*EXERCISE DETAILS*.
Retype, exactly as written, every line from the one containing "for node_name, node_shape" down to the one containing "depsgraph = bpy.context.evaluated_depsgraph_get()", including both, and nothing else.

*PROVIDED RECORDS*.
*****
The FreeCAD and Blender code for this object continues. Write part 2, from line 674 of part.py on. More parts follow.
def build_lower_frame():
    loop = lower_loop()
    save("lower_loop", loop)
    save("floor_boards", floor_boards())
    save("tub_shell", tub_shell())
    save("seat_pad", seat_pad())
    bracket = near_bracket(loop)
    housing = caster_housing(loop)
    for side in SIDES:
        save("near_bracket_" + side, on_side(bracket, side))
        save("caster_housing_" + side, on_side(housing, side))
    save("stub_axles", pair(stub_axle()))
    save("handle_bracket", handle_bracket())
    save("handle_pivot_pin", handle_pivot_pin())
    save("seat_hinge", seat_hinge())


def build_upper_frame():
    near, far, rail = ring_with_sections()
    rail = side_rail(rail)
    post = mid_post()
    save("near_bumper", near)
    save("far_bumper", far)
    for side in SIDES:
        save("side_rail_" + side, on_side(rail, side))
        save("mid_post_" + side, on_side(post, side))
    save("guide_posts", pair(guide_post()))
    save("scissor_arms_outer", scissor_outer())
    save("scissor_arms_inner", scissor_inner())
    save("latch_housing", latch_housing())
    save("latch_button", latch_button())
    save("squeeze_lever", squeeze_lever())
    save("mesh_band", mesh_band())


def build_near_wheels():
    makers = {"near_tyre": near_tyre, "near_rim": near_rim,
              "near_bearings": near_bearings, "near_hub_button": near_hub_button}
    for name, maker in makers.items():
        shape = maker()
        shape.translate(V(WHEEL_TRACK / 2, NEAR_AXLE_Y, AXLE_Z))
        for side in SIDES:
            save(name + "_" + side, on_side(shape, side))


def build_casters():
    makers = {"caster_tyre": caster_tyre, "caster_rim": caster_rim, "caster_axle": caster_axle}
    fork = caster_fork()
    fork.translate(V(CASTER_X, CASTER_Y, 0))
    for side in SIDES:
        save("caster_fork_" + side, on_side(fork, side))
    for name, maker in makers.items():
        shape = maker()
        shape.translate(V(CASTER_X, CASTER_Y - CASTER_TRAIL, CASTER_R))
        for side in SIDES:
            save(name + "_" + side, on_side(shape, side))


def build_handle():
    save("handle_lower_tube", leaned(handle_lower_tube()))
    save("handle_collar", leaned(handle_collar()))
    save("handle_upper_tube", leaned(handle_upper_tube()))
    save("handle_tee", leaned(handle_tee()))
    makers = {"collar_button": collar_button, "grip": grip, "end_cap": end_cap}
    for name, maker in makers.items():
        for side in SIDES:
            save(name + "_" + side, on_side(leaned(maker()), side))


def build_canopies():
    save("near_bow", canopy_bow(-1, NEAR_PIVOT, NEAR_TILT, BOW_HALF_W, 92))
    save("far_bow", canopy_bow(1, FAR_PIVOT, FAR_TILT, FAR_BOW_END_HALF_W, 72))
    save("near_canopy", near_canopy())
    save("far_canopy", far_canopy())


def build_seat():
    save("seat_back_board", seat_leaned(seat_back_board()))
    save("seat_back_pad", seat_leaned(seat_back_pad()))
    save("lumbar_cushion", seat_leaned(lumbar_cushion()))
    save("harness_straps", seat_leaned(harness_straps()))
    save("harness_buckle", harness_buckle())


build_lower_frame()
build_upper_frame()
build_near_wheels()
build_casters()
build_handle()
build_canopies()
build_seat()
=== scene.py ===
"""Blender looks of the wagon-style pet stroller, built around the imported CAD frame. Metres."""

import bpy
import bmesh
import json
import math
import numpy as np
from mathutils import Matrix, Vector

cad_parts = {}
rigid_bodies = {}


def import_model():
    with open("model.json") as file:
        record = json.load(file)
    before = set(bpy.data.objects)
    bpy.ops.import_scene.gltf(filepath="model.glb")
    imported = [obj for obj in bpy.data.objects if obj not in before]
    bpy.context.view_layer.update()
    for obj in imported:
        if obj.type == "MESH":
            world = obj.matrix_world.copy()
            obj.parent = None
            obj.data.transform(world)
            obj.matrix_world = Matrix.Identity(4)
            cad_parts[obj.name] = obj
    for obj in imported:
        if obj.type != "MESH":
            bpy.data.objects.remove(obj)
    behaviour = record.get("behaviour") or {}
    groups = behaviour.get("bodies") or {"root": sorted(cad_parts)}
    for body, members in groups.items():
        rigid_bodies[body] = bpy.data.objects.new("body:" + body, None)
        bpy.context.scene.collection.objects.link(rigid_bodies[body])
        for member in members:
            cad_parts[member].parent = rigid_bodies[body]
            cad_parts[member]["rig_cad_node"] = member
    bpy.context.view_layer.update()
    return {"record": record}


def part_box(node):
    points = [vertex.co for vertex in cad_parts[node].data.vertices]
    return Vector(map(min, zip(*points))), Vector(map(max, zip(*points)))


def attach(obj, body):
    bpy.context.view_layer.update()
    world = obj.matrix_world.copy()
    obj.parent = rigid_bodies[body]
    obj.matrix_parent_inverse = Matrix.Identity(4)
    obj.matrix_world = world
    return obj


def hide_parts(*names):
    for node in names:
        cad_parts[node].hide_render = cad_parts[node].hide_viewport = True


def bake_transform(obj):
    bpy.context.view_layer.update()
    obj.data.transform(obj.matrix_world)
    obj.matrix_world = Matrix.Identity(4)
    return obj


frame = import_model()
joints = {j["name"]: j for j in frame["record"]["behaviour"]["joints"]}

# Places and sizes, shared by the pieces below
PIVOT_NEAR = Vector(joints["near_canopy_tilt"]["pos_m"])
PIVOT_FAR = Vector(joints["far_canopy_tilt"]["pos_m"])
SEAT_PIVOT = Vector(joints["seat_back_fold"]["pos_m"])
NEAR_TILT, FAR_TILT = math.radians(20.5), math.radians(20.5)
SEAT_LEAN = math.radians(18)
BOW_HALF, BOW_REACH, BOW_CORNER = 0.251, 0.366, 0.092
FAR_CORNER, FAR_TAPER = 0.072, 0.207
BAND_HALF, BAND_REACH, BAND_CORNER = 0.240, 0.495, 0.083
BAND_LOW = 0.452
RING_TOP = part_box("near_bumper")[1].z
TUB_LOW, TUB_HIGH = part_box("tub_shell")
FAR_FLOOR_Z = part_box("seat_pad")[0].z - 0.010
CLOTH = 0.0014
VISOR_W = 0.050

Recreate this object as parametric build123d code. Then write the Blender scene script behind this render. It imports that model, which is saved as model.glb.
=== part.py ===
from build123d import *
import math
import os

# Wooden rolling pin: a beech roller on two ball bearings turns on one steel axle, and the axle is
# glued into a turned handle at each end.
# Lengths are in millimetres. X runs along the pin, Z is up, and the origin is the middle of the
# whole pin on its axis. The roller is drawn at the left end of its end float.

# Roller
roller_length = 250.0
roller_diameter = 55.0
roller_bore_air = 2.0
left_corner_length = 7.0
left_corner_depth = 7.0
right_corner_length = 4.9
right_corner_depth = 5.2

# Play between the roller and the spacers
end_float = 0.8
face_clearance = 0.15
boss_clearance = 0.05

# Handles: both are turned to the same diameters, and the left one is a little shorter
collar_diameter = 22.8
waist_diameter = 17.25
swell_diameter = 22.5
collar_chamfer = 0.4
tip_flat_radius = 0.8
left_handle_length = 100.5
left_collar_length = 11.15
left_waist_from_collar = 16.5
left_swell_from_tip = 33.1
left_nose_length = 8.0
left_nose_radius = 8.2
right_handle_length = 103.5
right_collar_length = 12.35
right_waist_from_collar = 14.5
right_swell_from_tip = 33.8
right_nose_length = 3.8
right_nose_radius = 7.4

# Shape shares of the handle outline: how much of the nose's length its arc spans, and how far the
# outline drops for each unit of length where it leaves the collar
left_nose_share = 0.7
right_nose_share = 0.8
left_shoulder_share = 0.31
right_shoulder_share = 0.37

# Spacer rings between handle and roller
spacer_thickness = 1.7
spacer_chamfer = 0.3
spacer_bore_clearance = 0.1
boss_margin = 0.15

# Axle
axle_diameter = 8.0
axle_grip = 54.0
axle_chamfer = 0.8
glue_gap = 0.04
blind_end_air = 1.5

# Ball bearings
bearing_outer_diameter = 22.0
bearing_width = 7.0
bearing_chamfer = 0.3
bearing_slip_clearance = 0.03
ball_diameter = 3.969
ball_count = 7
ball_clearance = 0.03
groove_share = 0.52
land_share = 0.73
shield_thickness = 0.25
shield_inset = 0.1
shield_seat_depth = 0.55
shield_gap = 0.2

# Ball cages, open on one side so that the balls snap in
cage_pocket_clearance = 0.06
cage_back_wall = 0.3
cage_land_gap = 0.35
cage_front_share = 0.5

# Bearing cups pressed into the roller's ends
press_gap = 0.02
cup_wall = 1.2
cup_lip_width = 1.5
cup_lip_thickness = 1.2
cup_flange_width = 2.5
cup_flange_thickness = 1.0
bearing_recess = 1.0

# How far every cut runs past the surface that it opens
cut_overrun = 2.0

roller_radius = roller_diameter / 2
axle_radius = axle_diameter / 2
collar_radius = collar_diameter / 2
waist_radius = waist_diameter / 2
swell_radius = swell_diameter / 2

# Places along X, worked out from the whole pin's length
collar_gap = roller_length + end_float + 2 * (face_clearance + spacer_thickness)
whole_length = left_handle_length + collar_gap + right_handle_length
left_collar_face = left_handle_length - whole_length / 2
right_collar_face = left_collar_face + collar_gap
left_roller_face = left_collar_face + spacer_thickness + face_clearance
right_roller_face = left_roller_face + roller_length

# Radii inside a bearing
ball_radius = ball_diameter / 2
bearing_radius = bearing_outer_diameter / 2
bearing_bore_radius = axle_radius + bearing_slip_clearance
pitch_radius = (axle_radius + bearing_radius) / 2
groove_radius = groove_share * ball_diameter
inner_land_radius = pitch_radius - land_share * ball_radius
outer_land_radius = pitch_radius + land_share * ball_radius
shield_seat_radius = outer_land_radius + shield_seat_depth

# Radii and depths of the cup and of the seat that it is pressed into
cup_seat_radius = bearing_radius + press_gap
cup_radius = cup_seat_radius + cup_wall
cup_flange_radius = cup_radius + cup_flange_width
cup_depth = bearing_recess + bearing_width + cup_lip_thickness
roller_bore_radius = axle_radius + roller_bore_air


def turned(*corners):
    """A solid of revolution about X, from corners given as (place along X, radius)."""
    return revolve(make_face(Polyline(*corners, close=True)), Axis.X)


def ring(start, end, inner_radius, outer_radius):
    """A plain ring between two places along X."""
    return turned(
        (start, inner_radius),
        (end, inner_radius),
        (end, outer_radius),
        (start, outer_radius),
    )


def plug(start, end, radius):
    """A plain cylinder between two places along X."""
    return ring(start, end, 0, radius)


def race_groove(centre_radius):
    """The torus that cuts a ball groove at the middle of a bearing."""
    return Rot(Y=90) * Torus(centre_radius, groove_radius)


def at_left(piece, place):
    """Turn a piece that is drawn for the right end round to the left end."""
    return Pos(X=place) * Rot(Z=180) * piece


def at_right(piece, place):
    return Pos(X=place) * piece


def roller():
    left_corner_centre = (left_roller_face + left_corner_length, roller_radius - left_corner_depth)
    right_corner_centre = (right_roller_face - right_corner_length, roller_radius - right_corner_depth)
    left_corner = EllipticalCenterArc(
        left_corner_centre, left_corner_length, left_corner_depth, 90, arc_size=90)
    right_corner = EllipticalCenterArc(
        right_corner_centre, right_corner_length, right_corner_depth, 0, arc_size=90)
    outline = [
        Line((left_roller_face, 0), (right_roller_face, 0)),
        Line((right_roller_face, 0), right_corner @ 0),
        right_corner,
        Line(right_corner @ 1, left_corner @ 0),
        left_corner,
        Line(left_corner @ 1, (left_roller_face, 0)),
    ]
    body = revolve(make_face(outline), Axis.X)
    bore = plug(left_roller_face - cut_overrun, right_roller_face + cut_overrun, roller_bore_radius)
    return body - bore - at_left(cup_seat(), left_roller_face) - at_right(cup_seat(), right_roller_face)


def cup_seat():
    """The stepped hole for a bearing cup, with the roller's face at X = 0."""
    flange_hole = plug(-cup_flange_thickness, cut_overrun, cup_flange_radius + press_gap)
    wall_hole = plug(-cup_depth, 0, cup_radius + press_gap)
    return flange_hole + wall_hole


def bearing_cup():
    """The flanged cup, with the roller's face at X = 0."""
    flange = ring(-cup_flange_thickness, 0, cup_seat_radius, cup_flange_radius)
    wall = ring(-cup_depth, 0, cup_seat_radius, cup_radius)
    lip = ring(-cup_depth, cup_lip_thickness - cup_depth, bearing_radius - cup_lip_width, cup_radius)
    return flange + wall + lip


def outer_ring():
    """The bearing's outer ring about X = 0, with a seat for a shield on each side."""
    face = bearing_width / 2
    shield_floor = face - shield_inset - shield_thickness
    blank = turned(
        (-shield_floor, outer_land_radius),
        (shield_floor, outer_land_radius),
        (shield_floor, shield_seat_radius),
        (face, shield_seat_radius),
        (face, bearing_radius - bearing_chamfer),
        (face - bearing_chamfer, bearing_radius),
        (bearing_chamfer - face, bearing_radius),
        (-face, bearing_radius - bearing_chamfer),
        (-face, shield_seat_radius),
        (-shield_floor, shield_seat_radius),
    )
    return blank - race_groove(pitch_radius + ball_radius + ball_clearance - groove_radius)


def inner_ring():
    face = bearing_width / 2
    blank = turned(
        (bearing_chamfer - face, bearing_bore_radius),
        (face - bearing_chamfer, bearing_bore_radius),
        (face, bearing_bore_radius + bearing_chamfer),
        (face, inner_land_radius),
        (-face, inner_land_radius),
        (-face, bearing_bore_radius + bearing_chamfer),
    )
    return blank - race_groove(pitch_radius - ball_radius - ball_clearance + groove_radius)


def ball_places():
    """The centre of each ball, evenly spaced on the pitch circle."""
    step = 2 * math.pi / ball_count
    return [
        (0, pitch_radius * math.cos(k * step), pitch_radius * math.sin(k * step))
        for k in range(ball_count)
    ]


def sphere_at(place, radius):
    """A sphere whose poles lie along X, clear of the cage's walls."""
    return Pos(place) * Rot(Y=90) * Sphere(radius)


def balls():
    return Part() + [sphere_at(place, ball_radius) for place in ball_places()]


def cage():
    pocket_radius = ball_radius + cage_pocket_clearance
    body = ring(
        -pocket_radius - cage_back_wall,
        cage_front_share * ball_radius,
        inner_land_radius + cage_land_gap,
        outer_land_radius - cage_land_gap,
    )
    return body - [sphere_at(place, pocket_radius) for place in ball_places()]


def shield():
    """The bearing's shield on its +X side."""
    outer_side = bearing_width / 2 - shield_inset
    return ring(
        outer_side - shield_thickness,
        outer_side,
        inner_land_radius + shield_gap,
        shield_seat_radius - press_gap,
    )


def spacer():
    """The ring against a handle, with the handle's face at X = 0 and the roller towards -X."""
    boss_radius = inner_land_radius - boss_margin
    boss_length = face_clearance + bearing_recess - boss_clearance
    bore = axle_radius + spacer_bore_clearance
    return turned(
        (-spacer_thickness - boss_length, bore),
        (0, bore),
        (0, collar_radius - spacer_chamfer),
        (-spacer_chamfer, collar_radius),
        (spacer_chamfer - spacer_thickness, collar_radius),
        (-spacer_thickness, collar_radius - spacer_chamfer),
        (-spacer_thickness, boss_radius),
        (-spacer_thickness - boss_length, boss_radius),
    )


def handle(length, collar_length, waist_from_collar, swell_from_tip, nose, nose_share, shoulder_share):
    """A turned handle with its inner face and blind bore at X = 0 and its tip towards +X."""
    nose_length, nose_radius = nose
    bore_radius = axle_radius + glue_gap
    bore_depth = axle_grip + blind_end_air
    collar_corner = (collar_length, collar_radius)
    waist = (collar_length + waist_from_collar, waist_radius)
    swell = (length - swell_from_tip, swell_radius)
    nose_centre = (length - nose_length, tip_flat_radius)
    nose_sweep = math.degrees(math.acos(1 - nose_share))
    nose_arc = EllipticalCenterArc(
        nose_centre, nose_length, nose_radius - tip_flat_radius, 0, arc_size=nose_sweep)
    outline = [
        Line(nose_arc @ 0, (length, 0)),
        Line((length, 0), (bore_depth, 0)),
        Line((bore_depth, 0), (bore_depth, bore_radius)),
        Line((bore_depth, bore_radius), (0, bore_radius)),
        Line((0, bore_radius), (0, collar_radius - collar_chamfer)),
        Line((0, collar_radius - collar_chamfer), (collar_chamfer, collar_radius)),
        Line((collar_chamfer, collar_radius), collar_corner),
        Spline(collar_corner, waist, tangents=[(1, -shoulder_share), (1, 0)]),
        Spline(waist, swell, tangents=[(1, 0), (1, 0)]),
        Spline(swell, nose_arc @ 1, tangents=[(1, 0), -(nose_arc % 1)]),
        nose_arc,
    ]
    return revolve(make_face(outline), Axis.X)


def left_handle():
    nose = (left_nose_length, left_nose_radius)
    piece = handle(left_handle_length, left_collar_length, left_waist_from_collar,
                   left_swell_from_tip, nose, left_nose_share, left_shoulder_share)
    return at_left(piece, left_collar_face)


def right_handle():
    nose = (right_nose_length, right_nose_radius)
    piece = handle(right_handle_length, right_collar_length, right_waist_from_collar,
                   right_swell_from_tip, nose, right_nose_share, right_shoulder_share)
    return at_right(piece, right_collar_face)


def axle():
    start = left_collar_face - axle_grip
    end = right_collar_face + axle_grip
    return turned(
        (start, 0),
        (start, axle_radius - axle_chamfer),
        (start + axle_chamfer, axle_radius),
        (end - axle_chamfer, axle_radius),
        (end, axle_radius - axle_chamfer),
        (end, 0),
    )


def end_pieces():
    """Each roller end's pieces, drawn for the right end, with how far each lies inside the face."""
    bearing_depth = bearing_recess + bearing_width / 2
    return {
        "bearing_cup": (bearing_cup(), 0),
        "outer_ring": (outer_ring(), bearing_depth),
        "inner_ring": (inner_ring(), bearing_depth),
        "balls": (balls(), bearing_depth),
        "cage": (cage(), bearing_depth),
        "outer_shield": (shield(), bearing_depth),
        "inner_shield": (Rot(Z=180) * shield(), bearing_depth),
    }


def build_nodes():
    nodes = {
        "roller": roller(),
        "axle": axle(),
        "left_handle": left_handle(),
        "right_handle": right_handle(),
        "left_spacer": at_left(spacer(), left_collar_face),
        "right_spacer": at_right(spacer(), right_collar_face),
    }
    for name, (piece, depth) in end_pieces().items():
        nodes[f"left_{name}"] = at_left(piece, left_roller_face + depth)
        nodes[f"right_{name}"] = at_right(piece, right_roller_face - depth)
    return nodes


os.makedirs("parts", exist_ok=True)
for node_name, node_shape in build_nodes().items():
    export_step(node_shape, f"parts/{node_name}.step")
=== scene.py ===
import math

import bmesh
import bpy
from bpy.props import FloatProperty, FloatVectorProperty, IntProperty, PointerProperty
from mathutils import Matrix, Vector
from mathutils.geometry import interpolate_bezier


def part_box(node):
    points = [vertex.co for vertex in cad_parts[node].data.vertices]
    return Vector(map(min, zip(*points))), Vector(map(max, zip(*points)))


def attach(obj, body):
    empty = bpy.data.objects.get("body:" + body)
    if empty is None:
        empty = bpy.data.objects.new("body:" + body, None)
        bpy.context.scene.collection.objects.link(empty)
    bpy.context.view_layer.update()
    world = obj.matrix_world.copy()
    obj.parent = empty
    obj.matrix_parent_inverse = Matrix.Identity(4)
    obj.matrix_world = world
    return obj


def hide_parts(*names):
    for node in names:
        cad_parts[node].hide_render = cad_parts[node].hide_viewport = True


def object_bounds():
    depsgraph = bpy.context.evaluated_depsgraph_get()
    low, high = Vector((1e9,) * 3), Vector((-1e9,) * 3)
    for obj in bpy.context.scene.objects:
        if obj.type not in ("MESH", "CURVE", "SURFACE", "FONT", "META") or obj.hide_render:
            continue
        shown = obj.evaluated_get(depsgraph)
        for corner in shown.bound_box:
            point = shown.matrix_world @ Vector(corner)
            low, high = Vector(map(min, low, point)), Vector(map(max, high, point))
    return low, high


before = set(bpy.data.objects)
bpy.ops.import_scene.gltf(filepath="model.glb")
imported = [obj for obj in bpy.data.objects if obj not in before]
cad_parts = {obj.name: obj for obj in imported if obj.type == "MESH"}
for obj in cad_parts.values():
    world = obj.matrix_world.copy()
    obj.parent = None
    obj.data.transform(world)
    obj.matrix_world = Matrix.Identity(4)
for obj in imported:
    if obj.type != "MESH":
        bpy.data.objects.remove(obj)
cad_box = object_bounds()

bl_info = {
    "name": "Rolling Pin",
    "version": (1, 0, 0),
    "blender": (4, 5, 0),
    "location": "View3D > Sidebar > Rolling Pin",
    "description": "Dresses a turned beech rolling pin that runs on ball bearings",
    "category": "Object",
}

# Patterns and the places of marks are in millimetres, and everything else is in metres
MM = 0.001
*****
*SOLUTION TO THIS EXERCISE*.
for node_name, node_shape in build_nodes().items():
    export_step(node_shape, f"parts/{node_name}.step")
=== scene.py ===
import math

import bmesh
import bpy
from bpy.props import FloatProperty, FloatVectorProperty, IntProperty, PointerProperty
from mathutils import Matrix, Vector
from mathutils.geometry import interpolate_bezier


def part_box(node):
    points = [vertex.co for vertex in cad_parts[node].data.vertices]
    return Vector(map(min, zip(*points))), Vector(map(max, zip(*points)))


def attach(obj, body):
    empty = bpy.data.objects.get("body:" + body)
    if empty is None:
        empty = bpy.data.objects.new("body:" + body, None)
        bpy.context.scene.collection.objects.link(empty)
    bpy.context.view_layer.update()
    world = obj.matrix_world.copy()
    obj.parent = empty
    obj.matrix_parent_inverse = Matrix.Identity(4)
    obj.matrix_world = world
    return obj


def hide_parts(*names):
    for node in names:
        cad_parts[node].hide_render = cad_parts[node].hide_viewport = True


def object_bounds():
    depsgraph = bpy.context.evaluated_depsgraph_get()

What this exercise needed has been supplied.